The paper "The Decline in Trade Unionism in Australia " is a perfect example of a macro & microeconomics case study. The decline in trade unionism in Australia has resulted in decreasing events of industrial actions by workers in Australia. Most authors argue the decline of the movement has been precipitated by the rise of a new economic order that gives preference to a company’ s ability to compete above all other issues. The welfare of workers thus takes backstage to enhance the competitiveness of organizations in liberalized markets. Indeed the majority of Australia unionized workers come from the public sectors which are not involved in a competitive market rivalry.

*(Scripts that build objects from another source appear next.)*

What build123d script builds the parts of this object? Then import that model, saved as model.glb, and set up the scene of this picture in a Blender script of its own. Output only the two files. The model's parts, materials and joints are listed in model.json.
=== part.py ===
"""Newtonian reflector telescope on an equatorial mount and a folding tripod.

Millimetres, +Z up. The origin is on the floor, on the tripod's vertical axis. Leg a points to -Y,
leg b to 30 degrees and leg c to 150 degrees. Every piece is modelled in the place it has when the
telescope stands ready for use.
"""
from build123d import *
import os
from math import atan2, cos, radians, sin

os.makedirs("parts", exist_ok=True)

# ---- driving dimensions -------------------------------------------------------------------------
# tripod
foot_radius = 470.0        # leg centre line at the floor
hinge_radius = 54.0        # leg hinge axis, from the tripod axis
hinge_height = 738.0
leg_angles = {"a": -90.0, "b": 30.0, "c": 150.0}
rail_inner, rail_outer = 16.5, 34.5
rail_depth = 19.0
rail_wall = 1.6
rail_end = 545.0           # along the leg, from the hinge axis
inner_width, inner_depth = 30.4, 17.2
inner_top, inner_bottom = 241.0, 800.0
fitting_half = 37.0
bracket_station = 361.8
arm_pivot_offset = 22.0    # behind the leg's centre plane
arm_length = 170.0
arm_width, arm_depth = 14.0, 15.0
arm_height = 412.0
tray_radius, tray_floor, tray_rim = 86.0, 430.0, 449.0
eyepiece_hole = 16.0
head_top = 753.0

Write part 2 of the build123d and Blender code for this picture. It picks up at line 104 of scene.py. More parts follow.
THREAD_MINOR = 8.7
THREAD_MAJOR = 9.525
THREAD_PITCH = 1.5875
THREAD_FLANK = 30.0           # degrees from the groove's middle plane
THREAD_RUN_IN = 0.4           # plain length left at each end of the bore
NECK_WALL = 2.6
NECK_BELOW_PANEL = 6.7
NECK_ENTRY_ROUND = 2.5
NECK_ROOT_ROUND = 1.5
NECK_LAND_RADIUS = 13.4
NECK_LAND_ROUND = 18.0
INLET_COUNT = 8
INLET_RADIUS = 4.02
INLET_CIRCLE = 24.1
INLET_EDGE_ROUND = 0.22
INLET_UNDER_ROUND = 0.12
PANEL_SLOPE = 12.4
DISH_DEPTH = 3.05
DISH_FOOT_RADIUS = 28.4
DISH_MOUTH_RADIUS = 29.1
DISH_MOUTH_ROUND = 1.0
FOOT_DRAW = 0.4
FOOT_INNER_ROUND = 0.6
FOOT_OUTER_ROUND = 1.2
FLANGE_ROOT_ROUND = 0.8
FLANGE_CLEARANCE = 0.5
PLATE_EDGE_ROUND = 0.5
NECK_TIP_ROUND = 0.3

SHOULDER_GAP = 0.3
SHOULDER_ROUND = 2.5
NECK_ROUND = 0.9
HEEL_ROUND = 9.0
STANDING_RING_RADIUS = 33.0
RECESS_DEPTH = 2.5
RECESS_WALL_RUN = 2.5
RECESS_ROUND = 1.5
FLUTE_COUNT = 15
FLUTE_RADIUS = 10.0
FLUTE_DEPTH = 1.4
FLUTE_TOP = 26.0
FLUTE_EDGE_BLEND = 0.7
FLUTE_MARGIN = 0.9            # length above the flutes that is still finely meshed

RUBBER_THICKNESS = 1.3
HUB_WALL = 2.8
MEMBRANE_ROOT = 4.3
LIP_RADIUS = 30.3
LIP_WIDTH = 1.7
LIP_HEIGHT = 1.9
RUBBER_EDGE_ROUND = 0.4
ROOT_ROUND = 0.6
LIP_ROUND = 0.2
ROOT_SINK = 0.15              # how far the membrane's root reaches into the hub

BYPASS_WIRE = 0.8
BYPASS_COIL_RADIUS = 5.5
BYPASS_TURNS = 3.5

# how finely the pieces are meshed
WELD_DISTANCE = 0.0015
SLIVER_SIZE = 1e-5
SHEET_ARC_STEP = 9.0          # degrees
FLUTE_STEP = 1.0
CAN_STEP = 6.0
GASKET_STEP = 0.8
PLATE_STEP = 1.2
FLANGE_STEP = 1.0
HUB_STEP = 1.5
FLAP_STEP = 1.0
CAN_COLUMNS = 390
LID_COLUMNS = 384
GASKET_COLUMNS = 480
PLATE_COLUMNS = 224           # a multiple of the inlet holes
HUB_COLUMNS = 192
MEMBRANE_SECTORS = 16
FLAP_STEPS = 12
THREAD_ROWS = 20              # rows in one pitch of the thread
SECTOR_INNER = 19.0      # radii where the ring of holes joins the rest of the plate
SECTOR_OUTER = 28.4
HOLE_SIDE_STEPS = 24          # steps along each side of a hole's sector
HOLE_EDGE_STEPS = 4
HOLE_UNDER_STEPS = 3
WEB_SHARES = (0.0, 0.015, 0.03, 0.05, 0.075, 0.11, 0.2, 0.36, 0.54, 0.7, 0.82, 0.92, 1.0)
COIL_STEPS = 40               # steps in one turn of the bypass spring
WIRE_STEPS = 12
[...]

Recently, however, the actions of several trade unions in Australia have led to the grounding of the Qantas fleet. This has refocused attention as to why the popularity of trade unions in Australia has waned and continues to decline with time. This paper explores the main reasons that have been given by various stakeholders and scholars as having contributed to the decline of trade union density in recent times. In the first section, the paper traces the decline in trade union density back to the 1980s.

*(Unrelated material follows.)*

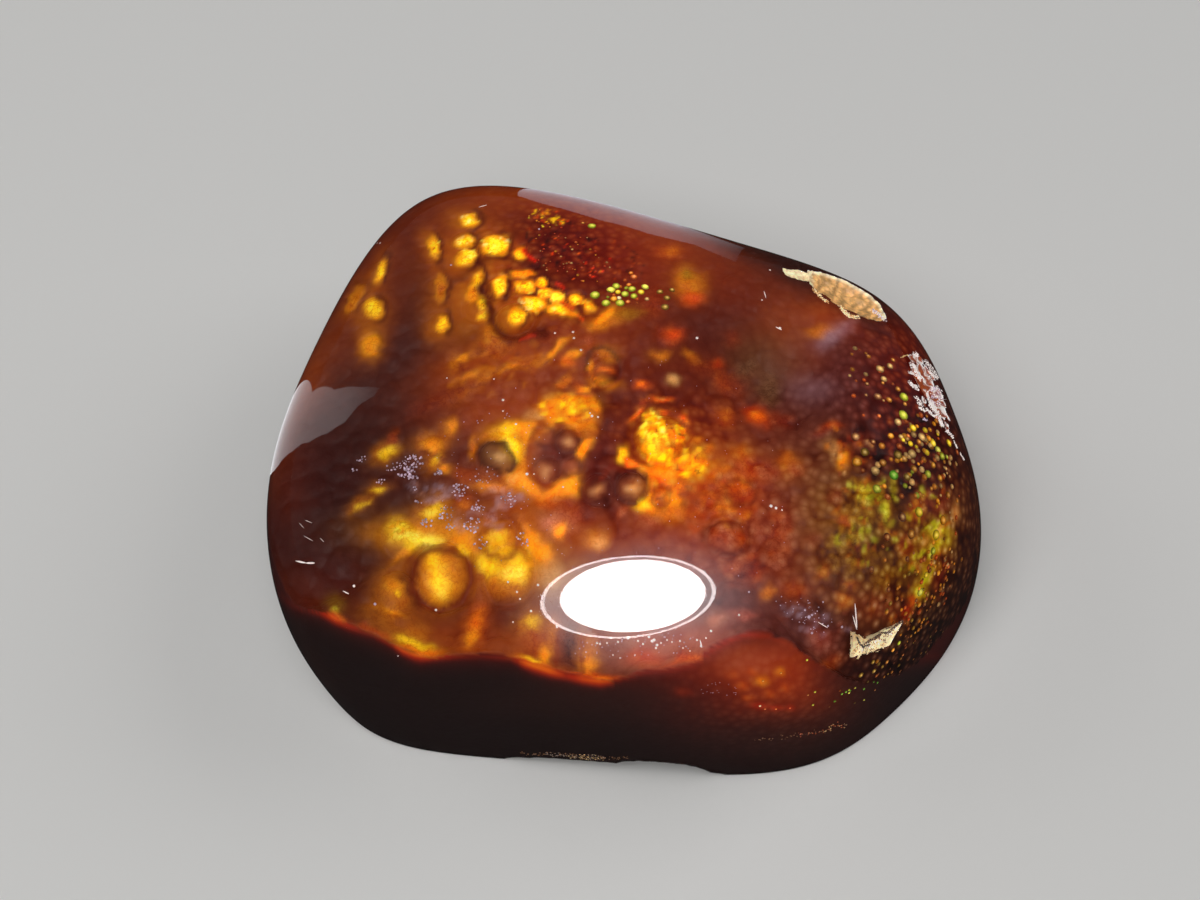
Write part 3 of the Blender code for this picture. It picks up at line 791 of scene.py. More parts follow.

Secondly, the paper analyzes how the forces of globalization alongside other local factors have contributed to declining membership in Australian trade unions. Finally, the paper concludes that the forces of globalization in the form of structural change, government policy and employer policy are the main reasons for declining trade union membership. Discussion According to data by the Australian Bureau of Statistics, the decline in membership of trade unions is more pronounced in Australia than in other western economies. According to Ost (2009), the union estimates 57.2 per cent of Australian workers were unionized in 1982 but by 1990 this number had declined to 54 per cent of unionized workers.
However, the union estimates are influenced by the optimistic figures for trade unionism. Official ABS statistics put the union figures in 1982 at 48.2 which also declined to 40.5 per cent in 1990 (Ost, 2009).